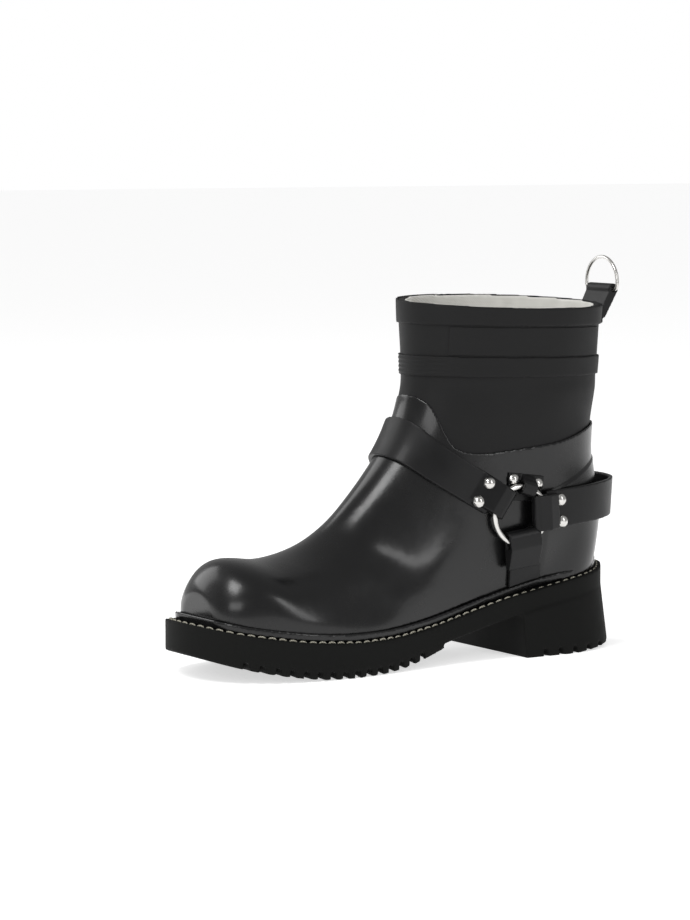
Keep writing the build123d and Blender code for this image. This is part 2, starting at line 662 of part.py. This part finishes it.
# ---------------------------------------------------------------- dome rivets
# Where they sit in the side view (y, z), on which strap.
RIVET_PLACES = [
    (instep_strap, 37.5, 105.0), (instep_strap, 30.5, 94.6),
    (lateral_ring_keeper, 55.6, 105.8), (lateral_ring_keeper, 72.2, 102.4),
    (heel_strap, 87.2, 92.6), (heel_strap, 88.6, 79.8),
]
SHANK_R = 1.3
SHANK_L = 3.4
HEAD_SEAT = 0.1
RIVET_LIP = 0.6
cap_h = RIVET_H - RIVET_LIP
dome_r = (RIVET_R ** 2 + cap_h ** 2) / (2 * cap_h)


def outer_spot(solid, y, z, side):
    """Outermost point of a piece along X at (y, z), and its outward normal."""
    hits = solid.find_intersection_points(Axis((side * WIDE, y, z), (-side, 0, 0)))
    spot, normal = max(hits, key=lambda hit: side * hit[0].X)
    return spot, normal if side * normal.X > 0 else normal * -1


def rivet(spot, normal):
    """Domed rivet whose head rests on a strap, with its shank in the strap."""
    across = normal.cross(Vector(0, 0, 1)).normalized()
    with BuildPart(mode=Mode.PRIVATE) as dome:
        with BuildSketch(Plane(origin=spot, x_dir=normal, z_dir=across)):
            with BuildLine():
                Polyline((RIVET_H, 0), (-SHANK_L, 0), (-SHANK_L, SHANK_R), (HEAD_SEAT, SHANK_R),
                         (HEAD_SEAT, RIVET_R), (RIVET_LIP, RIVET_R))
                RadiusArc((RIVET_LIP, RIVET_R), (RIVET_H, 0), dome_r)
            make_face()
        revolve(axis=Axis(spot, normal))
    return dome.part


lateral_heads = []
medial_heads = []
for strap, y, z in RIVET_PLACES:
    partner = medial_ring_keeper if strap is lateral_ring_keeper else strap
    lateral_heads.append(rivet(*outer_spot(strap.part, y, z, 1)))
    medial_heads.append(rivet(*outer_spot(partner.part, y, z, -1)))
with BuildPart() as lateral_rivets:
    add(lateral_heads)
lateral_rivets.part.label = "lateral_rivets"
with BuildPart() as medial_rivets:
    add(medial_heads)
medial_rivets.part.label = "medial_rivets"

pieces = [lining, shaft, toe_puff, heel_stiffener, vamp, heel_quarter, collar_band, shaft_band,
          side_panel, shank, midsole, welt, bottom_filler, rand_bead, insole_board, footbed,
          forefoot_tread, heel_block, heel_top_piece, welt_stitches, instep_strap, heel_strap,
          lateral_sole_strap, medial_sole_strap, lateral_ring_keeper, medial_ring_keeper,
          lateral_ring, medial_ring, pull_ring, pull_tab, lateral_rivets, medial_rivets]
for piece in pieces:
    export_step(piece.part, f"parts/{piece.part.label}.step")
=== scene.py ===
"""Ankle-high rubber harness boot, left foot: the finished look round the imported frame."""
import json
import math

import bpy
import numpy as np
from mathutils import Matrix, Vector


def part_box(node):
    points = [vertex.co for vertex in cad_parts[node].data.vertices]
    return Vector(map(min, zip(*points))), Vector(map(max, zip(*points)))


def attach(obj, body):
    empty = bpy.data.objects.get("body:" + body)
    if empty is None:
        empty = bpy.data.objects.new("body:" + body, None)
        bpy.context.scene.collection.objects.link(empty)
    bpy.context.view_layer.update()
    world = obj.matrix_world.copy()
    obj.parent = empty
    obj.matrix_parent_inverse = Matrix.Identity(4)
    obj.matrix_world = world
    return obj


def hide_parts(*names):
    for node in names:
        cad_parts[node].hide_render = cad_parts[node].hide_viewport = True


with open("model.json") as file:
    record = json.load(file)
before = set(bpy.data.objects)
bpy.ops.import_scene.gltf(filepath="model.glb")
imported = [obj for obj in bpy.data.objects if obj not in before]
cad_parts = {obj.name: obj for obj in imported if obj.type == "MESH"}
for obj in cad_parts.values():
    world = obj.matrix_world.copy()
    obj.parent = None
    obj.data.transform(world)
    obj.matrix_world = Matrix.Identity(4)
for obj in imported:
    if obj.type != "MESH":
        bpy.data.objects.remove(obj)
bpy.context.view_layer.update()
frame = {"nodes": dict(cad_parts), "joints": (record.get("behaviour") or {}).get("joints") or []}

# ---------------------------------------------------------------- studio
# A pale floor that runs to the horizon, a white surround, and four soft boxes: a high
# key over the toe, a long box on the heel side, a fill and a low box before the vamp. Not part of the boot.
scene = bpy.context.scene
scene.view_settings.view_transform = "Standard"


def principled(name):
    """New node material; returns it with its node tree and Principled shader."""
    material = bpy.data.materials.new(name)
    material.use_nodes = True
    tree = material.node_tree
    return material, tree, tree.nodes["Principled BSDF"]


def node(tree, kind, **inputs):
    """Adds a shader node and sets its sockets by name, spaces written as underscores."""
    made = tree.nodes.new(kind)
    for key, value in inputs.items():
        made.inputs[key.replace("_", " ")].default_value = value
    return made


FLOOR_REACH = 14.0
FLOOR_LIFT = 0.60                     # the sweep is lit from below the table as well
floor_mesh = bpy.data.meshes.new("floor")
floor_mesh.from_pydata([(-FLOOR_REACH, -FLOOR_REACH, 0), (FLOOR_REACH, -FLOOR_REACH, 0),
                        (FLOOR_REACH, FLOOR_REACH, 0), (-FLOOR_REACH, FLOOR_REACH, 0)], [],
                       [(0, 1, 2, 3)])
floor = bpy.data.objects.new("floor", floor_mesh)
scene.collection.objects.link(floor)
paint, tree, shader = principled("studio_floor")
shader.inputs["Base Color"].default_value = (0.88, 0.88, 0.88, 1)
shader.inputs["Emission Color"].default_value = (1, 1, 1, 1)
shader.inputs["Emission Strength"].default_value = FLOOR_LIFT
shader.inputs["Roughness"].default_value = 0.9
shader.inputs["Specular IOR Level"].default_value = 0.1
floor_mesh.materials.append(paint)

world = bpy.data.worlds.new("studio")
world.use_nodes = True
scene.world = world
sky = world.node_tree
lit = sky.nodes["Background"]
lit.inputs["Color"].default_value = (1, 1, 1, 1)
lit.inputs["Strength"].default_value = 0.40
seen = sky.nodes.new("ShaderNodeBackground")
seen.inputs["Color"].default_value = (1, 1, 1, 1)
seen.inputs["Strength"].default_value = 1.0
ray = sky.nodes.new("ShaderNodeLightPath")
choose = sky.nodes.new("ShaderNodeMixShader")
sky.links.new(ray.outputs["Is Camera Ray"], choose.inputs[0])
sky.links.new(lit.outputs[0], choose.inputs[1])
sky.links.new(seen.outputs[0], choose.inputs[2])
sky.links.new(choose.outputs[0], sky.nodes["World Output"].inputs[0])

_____

◆ Task to carry out: What is wanted is an exact copy of the lines from the line containing "lateral_heads = []" to the line containing "for node in", both lines included, and of no other line.

◆ Exercise solution:
lateral_heads = []
medial_heads = []
for strap, y, z in RIVET_PLACES:
    partner = medial_ring_keeper if strap is lateral_ring_keeper else strap
    lateral_heads.append(rivet(*outer_spot(strap.part, y, z, 1)))
    medial_heads.append(rivet(*outer_spot(partner.part, y, z, -1)))
with BuildPart() as lateral_rivets:
    add(lateral_heads)
lateral_rivets.part.label = "lateral_rivets"
with BuildPart() as medial_rivets:
    add(medial_heads)
medial_rivets.part.label = "medial_rivets"

pieces = [lining, shaft, toe_puff, heel_stiffener, vamp, heel_quarter, collar_band, shaft_band,
          side_panel, shank, midsole, welt, bottom_filler, rand_bead, insole_board, footbed,
          forefoot_tread, heel_block, heel_top_piece, welt_stitches, instep_strap, heel_strap,
          lateral_sole_strap, medial_sole_strap, lateral_ring_keeper, medial_ring_keeper,
          lateral_ring, medial_ring, pull_ring, pull_tab, lateral_rivets, medial_rivets]
for piece in pieces:
    export_step(piece.part, f"parts/{piece.part.label}.step")
=== scene.py ===
"""Ankle-high rubber harness boot, left foot: the finished look round the imported frame."""
import json
import math

import bpy
import numpy as np
from mathutils import Matrix, Vector


def part_box(node):
    points = [vertex.co for vertex in cad_parts[node].data.vertices]
    return Vector(map(min, zip(*points))), Vector(map(max, zip(*points)))


def attach(obj, body):
    empty = bpy.data.objects.get("body:" + body)
    if empty is None:
        empty = bpy.data.objects.new("body:" + body, None)
        bpy.context.scene.collection.objects.link(empty)
    bpy.context.view_layer.update()
    world = obj.matrix_world.copy()
    obj.parent = empty
    obj.matrix_parent_inverse = Matrix.Identity(4)
    obj.matrix_world = world
    return obj


def hide_parts(*names):
    for node in names:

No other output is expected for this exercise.